The Dask developers have extensive experience with serialization, and their library contains it’s own serialization routines. Long term we might decide that napari should only support thread pools, and if you need processes you should use napari with Dask. Basically, we might outsource multi-processing to Dask. How exactly napari will interoperate with Dask is to be determined.
B. Number of Workers¶
How many worker threads or processes should we use? The optimal number will obviously depend on the hardware, but it also might depend on the workload. One thread per core is a reasonable starting point, but a different number of workers might be more efficient in certain situations. Our goal is to have reasonable defaults that most users can live with, but provide configuration settings for expert users to adjust if needed.
Python also has a newer concurrency mechanism called
asyncio which is
different from threads or processes,
asyncio tasks are similar to
co-routines in other languages. The advantage of asyncio tasks is they are
much lighter weight than threads.
For example, in theory you can have tens of thousands of concurrent
asyncio tasks in progress at the same time. They generally don’t run in
parallel, but they can all be in progress in various states of completion
and worked on round-robin. While we have no current plans to use
for rendering, we should keep in mind that it exists and it might be
something we can use down the road.
D. VRAM and Vispy¶
With OpenGL you cannot directly manage VRAM. Instead we will implicitly control what’s in VRAM based on what vispy objects exist and what objects we are drawing.

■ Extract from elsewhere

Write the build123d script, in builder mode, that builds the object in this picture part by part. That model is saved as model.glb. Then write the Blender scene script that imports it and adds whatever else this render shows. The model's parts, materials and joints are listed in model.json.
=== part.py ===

For example, if we page data into memory, but do not draw it, then it’s in
RAM but it’s not in VRAM. If we then create a vispy object for that chunk
and draw it, the data needed to draw that chunk will necessarily be put
into VRAM by
vispy and OpenGL.
Since it takes time to copy data into VRAM, we may need to throttle how many new vispy objects we create each frame. For example, we might find that we can only draw two or three new chunks per frame. So if we load ten chunks, we might need to page that data into VRAM over four or five frames.